-- START OF SUPPLIED DATA --

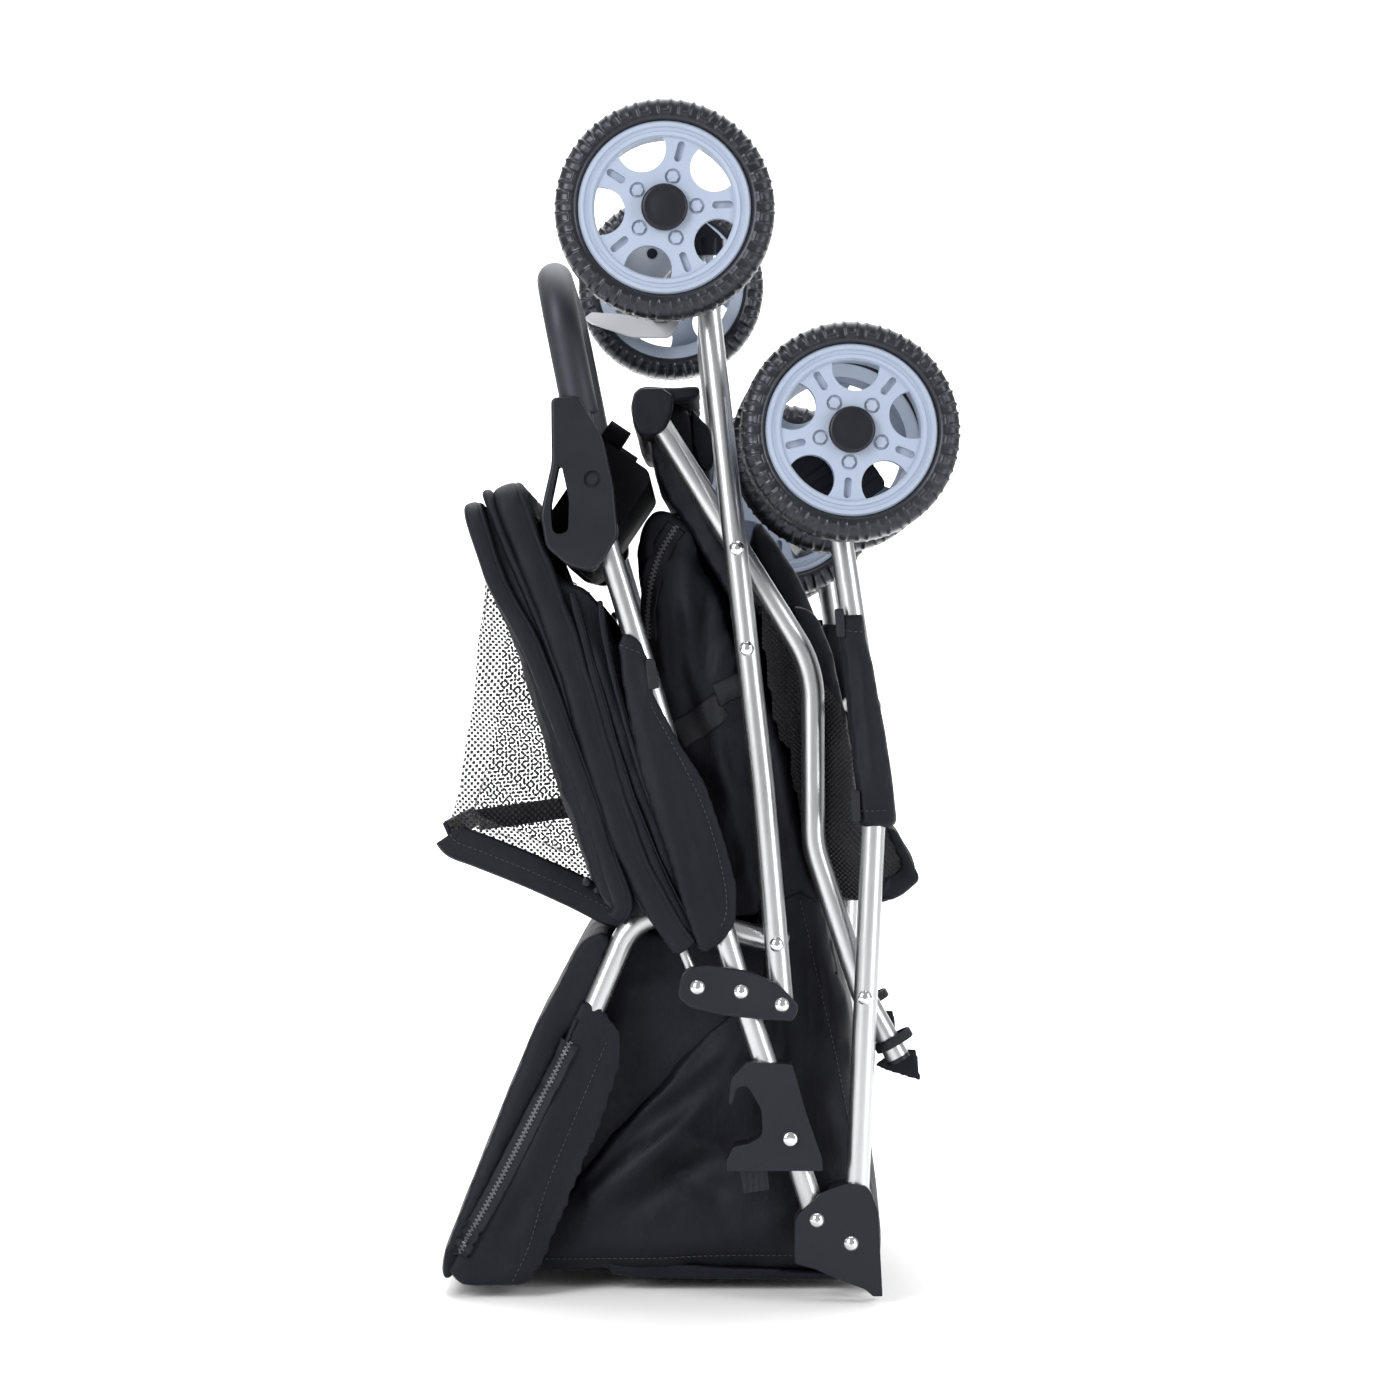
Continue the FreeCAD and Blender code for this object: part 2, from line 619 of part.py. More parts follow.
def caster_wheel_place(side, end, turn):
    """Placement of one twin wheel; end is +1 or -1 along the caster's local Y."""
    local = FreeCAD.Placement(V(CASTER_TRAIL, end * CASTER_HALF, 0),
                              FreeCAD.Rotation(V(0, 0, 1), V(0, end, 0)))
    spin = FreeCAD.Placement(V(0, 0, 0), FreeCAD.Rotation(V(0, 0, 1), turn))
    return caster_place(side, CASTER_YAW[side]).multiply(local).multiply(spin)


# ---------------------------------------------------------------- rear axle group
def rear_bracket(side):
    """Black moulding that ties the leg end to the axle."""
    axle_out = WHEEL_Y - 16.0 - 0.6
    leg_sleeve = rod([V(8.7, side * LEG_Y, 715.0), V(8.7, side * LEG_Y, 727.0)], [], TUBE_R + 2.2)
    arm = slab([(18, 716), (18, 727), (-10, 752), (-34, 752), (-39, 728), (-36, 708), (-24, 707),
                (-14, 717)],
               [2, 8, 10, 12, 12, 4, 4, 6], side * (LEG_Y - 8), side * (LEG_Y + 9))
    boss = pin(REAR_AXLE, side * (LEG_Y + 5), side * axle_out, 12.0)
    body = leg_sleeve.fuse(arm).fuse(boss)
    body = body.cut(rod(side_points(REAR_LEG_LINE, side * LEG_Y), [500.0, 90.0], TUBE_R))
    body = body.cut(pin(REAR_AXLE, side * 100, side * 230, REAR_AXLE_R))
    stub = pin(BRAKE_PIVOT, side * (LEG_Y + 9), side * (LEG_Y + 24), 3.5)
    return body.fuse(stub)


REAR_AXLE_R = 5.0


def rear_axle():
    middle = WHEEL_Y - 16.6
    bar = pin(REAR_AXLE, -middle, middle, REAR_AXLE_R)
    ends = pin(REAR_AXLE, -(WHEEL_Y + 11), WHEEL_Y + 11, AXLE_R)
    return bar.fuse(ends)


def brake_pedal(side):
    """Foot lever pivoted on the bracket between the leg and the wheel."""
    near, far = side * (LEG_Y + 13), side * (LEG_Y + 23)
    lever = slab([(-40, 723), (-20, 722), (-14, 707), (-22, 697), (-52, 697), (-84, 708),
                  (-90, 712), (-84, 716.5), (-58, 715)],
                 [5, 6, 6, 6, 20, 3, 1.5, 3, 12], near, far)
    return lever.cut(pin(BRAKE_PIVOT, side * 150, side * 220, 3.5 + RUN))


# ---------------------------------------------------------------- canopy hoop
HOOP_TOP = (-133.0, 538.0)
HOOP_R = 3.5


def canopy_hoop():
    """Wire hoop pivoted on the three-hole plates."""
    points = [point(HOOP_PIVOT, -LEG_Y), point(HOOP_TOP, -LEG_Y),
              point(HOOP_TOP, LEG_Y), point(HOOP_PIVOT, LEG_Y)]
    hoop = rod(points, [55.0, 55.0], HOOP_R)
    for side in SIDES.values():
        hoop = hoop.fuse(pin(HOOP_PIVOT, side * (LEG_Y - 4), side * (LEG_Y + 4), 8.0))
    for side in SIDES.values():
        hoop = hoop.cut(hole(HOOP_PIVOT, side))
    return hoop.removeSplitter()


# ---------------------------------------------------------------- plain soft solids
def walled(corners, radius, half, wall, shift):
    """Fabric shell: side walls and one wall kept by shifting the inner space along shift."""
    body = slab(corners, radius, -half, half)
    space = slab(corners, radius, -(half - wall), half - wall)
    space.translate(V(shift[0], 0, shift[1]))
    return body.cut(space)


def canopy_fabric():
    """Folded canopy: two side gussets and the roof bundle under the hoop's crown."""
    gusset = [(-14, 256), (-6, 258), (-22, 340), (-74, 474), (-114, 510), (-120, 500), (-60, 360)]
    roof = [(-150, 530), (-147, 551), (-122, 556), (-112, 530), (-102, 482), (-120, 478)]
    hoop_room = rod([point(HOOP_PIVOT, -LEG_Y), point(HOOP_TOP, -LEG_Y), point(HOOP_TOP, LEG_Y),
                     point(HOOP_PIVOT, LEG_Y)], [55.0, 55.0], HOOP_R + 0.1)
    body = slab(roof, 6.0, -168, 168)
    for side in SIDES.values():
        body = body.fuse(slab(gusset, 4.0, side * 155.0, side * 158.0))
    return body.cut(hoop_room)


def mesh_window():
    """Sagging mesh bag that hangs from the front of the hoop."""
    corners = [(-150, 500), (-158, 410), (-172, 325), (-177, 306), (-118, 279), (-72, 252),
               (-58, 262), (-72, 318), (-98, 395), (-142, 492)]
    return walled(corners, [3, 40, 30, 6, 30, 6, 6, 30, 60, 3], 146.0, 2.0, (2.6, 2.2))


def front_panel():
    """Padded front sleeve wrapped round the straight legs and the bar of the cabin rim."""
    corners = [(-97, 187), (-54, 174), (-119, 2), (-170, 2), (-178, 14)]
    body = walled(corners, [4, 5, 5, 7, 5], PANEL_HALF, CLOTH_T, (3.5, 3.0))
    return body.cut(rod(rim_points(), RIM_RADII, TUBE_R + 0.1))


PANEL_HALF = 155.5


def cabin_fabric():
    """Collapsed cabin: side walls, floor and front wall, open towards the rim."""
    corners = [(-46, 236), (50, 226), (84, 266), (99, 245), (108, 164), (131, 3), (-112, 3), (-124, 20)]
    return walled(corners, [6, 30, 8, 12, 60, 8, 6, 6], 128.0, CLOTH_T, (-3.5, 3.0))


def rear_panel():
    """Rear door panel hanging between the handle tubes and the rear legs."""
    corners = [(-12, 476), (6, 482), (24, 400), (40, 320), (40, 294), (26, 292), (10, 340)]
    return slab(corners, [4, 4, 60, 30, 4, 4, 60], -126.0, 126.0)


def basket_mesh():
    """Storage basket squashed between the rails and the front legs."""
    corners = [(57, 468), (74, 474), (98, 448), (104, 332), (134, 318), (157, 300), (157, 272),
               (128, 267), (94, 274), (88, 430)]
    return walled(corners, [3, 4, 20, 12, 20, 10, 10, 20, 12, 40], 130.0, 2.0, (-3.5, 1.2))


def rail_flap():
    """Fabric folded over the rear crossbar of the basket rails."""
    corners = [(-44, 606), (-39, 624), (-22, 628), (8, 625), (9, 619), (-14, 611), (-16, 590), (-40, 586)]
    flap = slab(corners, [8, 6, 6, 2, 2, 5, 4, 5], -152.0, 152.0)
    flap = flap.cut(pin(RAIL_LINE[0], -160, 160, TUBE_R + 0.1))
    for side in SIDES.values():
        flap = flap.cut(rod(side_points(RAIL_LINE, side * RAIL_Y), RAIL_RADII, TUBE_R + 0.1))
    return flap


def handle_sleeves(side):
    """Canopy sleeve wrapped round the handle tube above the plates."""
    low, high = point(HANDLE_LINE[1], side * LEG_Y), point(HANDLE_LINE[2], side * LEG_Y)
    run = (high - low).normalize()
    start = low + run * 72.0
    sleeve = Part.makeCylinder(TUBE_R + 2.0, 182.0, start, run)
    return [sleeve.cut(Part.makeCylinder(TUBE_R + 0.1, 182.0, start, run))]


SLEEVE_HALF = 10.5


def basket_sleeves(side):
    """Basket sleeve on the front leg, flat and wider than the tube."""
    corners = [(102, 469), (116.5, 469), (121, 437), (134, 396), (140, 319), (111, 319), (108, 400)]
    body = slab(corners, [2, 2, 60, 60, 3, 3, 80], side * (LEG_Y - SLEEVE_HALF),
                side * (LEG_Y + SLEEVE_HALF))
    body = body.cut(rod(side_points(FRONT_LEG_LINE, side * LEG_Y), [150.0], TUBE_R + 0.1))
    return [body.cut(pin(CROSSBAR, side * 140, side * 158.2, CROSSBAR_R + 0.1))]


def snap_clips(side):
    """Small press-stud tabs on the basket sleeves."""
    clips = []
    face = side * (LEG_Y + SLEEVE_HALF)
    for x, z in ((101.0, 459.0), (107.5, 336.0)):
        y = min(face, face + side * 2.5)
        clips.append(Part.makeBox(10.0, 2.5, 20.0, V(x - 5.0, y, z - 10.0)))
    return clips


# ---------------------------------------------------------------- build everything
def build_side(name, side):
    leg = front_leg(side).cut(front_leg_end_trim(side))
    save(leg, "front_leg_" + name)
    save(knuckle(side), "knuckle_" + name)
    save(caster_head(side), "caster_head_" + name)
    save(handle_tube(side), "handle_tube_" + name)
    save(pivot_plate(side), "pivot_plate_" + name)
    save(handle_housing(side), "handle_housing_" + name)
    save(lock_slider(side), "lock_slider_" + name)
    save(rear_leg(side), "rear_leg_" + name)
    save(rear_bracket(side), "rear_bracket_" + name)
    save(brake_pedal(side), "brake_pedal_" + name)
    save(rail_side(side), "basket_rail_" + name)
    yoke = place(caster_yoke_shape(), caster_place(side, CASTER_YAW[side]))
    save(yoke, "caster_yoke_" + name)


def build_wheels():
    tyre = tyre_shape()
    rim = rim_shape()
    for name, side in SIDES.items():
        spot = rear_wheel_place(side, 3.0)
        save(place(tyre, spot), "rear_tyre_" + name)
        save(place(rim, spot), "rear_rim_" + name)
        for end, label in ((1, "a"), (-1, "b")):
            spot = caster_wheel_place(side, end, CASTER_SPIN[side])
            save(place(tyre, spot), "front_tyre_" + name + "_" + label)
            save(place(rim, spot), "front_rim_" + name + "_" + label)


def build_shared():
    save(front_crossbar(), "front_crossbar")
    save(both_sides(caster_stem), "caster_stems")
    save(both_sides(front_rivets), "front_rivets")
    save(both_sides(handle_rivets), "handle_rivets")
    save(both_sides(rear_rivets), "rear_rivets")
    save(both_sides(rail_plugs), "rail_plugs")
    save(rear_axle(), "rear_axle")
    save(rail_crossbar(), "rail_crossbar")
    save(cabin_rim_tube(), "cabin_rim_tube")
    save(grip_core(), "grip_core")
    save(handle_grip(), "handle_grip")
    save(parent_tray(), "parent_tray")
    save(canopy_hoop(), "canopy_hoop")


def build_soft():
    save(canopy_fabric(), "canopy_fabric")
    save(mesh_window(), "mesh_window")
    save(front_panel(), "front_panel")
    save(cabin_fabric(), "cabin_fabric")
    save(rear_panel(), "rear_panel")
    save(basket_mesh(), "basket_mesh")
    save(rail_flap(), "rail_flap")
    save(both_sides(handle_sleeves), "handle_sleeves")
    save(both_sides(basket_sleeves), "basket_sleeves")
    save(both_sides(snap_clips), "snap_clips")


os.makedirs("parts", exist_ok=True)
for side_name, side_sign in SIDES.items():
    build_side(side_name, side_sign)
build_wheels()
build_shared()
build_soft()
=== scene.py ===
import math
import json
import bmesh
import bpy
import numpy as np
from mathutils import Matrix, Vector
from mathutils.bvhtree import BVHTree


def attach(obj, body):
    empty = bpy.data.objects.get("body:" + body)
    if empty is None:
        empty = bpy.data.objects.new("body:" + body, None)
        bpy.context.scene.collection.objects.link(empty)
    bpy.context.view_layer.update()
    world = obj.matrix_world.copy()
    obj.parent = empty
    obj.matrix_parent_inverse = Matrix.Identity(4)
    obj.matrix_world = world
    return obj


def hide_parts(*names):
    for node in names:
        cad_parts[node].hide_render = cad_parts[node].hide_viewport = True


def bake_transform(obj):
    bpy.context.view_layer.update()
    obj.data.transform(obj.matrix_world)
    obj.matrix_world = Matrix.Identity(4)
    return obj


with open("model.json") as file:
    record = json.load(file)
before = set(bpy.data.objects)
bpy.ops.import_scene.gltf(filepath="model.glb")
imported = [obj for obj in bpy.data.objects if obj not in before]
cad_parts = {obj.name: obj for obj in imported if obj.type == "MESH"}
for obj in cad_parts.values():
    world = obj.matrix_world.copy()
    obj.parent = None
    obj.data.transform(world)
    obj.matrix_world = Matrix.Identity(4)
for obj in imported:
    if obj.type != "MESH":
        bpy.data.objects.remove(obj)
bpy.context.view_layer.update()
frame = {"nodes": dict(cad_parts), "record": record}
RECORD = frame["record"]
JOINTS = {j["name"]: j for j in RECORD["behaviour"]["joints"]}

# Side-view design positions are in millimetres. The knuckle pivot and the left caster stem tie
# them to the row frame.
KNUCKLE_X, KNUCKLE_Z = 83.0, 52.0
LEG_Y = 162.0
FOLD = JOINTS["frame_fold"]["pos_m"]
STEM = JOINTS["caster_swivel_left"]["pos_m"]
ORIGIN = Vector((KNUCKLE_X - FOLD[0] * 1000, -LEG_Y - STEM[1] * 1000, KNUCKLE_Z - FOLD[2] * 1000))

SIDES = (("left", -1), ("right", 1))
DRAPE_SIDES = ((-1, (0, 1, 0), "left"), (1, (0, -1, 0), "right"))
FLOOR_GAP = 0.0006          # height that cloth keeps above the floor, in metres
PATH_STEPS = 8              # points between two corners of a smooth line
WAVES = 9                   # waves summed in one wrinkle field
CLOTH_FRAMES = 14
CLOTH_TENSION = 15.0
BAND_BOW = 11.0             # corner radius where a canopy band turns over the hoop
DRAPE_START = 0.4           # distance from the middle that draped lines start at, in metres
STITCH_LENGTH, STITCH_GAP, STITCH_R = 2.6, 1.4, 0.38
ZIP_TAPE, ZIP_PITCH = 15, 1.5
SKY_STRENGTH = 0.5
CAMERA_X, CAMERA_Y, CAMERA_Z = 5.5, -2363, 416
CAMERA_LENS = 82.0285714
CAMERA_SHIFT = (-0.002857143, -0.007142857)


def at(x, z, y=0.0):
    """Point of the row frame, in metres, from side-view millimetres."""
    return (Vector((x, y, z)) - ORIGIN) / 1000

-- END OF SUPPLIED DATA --

» **INSTRUCTION**:
Pick out every line of the listing containing the word "empty", and show those lines.

» **TASK OUTPUT**:
    empty = bpy.data.objects.get("body:" + body)
    if empty is None:
        empty = bpy.data.objects.new("body:" + body, None)
        bpy.context.scene.collection.objects.link(empty)
    obj.parent = empty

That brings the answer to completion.